SUPPLIED DATA →
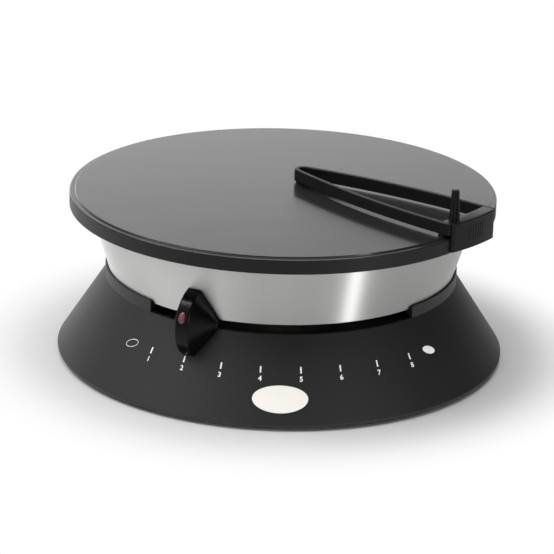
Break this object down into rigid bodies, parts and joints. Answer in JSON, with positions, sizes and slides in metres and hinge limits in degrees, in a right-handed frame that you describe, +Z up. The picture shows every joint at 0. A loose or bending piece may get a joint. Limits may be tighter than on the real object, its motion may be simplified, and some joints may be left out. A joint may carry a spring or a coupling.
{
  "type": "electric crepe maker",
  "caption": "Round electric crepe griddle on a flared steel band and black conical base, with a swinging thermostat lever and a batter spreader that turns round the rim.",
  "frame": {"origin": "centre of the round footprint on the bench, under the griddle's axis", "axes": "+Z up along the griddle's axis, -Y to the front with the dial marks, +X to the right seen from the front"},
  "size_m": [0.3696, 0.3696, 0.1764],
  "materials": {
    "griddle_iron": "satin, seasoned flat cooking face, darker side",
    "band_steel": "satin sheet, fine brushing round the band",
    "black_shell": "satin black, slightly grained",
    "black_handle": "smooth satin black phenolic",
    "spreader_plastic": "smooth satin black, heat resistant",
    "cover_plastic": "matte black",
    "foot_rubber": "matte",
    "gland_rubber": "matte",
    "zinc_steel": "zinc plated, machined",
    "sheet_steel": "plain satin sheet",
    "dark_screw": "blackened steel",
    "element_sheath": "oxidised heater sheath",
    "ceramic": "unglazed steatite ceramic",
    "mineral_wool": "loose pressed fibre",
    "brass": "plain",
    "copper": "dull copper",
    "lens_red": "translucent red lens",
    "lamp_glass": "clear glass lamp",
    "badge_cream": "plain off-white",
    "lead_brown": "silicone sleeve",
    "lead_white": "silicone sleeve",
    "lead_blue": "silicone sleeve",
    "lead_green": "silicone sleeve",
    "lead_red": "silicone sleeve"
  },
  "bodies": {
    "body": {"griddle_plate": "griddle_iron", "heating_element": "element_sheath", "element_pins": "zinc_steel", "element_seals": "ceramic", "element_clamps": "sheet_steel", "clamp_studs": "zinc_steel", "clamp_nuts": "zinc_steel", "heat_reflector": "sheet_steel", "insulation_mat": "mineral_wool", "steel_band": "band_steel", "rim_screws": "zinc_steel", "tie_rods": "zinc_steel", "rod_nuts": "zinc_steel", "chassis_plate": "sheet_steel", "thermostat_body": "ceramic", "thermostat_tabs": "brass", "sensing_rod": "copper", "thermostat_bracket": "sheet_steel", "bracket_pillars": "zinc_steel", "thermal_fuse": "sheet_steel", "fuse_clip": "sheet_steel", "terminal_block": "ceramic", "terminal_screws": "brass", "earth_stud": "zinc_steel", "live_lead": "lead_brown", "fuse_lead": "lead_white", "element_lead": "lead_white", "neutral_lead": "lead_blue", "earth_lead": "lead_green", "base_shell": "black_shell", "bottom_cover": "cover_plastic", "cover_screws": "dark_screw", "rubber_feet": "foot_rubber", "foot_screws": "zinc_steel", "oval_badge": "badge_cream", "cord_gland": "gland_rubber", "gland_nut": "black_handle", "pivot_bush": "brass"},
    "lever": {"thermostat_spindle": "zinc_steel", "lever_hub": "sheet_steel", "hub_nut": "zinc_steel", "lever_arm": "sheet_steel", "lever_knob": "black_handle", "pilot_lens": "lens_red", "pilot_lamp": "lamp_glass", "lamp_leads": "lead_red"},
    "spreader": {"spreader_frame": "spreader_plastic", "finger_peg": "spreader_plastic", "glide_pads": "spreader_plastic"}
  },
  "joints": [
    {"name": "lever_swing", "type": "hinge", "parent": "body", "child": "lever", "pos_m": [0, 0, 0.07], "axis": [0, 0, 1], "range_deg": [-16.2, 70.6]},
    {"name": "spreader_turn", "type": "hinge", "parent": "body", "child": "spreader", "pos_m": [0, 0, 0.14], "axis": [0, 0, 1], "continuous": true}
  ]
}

TASK STATEMENT → Word for word, write out all of the data above.

EXERCISE RESPONSE →
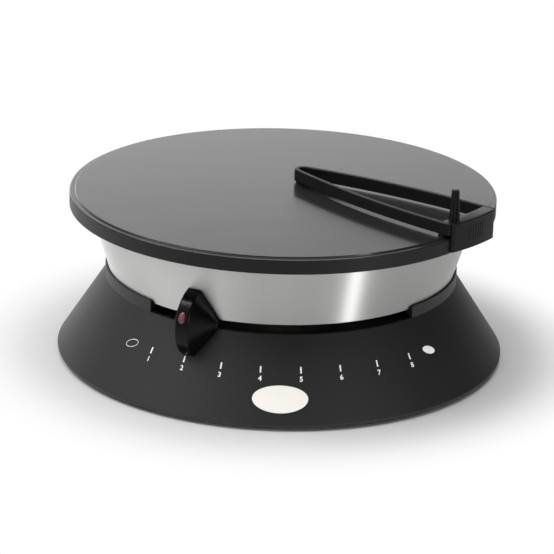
Break this object down into rigid bodies, parts and joints. Answer in JSON, with positions, sizes and slides in metres and hinge limits in degrees, in a right-handed frame that you describe, +Z up. The picture shows every joint at 0. A loose or bending piece may get a joint. Limits may be tighter than on the real object, its motion may be simplified, and some joints may be left out. A joint may carry a spring or a coupling.
{
  "type": "electric crepe maker",
  "caption": "Round electric crepe griddle on a flared steel band and black conical base, with a swinging thermostat lever and a batter spreader that turns round the rim.",
  "frame": {"origin": "centre of the round footprint on the bench, under the griddle's axis", "axes": "+Z up along the griddle's axis, -Y to the front with the dial marks, +X to the right seen from the front"},
  "size_m": [0.3696, 0.3696, 0.1764],
  "materials": {
    "griddle_iron": "satin, seasoned flat cooking face, darker side",
    "band_steel": "satin sheet, fine brushing round the band",
    "black_shell": "satin black, slightly grained",
    "black_handle": "smooth satin black phenolic",
    "spreader_plastic": "smooth satin black, heat resistant",
    "cover_plastic": "matte black",
    "foot_rubber": "matte",
    "gland_rubber": "matte",
    "zinc_steel": "zinc plated, machined",
    "sheet_steel": "plain satin sheet",
    "dark_screw": "blackened steel",
    "element_sheath": "oxidised heater sheath",
    "ceramic": "unglazed steatite ceramic",
    "mineral_wool": "loose pressed fibre",
    "brass": "plain",
    "copper": "dull copper",
    "lens_red": "translucent red lens",
    "lamp_glass": "clear glass lamp",
    "badge_cream": "plain off-white",
    "lead_brown": "silicone sleeve",
    "lead_white": "silicone sleeve",
    "lead_blue": "silicone sleeve",
    "lead_green": "silicone sleeve",
    "lead_red": "silicone sleeve"
  },
  "bodies": {
    "body": {"griddle_plate": "griddle_iron", "heating_element": "element_sheath", "element_pins": "zinc_steel", "element_seals": "ceramic", "element_clamps": "sheet_steel", "clamp_studs": "zinc_steel", "clamp_nuts": "zinc_steel", "heat_reflector": "sheet_steel", "insulation_mat": "mineral_wool", "steel_band": "band_steel", "rim_screws": "zinc_steel", "tie_rods": "zinc_steel", "rod_nuts": "zinc_steel", "chassis_plate": "sheet_steel", "thermostat_body": "ceramic", "thermostat_tabs": "brass", "sensing_rod": "copper", "thermostat_bracket": "sheet_steel", "bracket_pillars": "zinc_steel", "thermal_fuse": "sheet_steel", "fuse_clip": "sheet_steel", "terminal_block": "ceramic", "terminal_screws": "brass", "earth_stud": "zinc_steel", "live_lead": "lead_brown", "fuse_lead": "lead_white", "element_lead": "lead_white", "neutral_lead": "lead_blue", "earth_lead": "lead_green", "base_shell": "black_shell", "bottom_cover": "cover_plastic", "cover_screws": "dark_screw", "rubber_feet": "foot_rubber", "foot_screws": "zinc_steel", "oval_badge": "badge_cream", "cord_gland": "gland_rubber", "gland_nut": "black_handle", "pivot_bush": "brass"},
    "lever": {"thermostat_spindle": "zinc_steel", "lever_hub": "sheet_steel", "hub_nut": "zinc_steel", "lever_arm": "sheet_steel", "lever_knob": "black_handle", "pilot_lens": "lens_red", "pilot_lamp": "lamp_glass", "lamp_leads": "lead_red"},
    "spreader": {"spreader_frame": "spreader_plastic", "finger_peg": "spreader_plastic", "glide_pads": "spreader_plastic"}
  },
  "joints": [
    {"name": "lever_swing", "type": "hinge", "parent": "body", "child": "lever", "pos_m": [0, 0, 0.07], "axis": [0, 0, 1], "range_deg": [-16.2, 70.6]},
    {"name": "spreader_turn", "type": "hinge", "parent": "body", "child": "spreader", "pos_m": [0, 0, 0.14], "axis": [0, 0, 1], "continuous": true}
  ]
}